A good first release does not need every rule, every exception, or every report. It needs one useful path that works for real people. If purchase requests are the problem, version one might only cover submitting a request, manager approval, finance approval, and a final status update.
Before anyone builds, write down four things:
- the users involved
- the fields each request needs
- the approval steps in order
- the one result that proves the app is helping
That result should be measurable. Choose one simple success metric, such as time saved per request, fewer approval delays, or fewer missed requests in email and chat. Start with a number you can compare later. If a request currently takes two days to move through approvals, the first goal might be to cut that to one day.

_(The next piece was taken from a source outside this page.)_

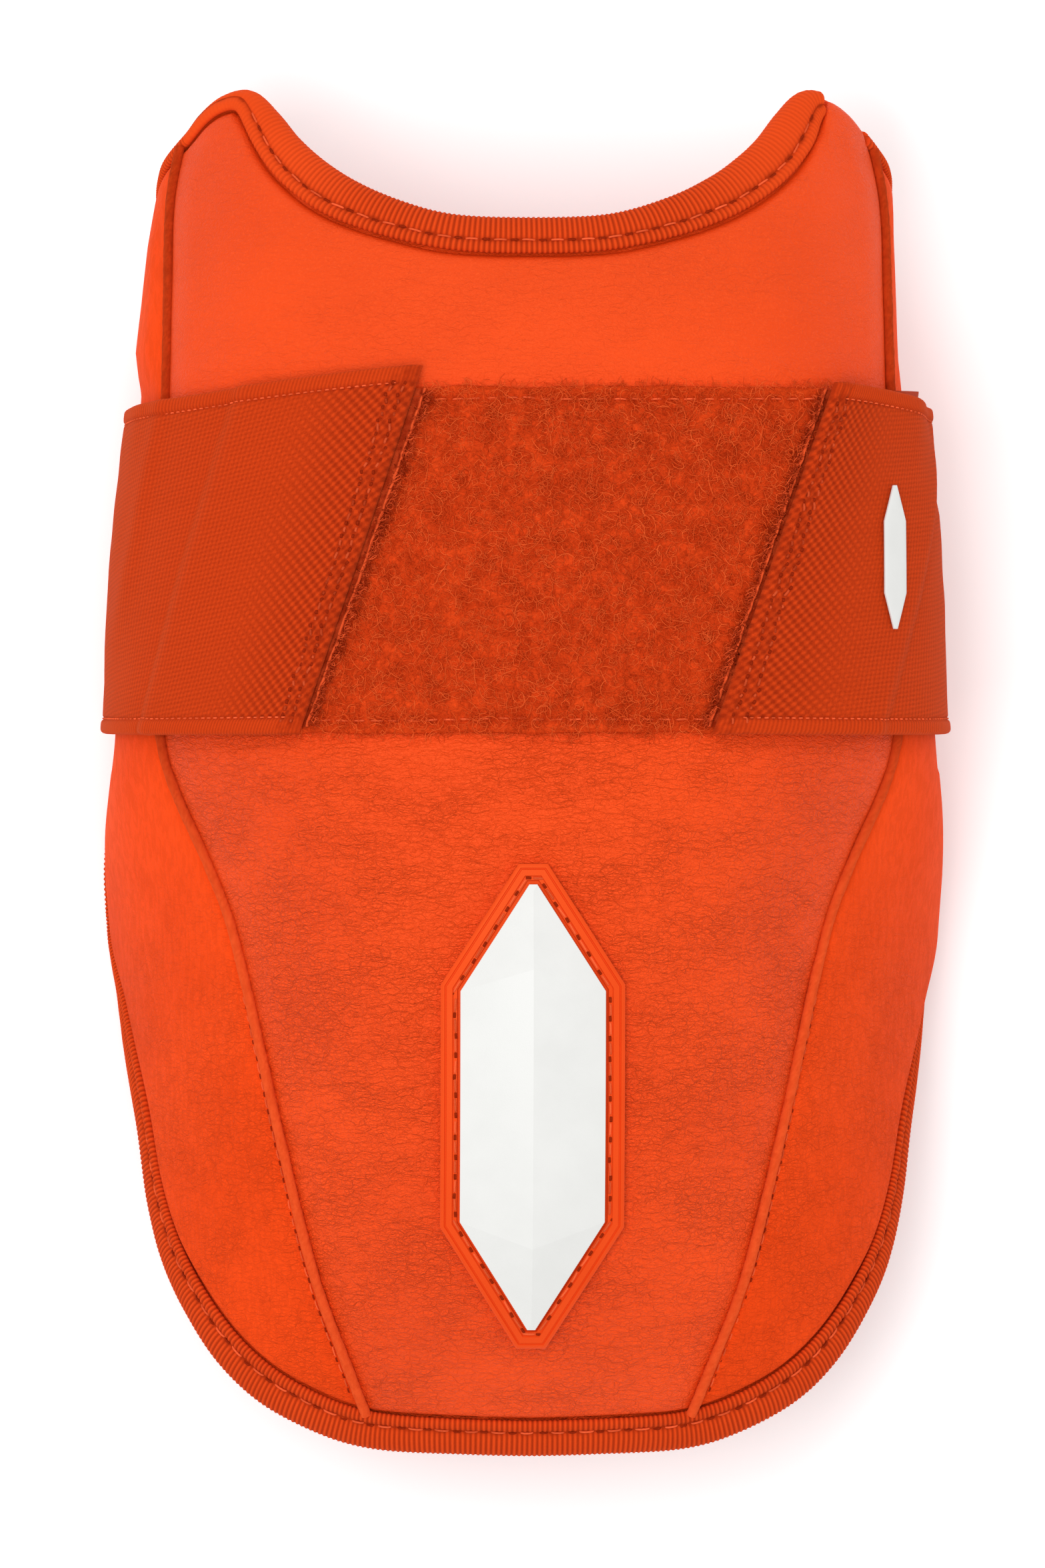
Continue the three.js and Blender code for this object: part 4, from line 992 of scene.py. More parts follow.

Then run a small pilot with the people who already do this work every week. Keep the group small enough to watch closely, but real enough to expose missing steps. Ask what slowed them down, what confused them, and what they still had to do outside the app.
If you want a no-code route, AppMaster is a practical fit for this kind of first release. Its visual tools can help you model the data, set up approval logic, and build internal web or mobile screens without turning version one into a large custom software project.
The goal for version one is not to finish the whole department. It is to solve one recurring problem well enough that people want to keep using it.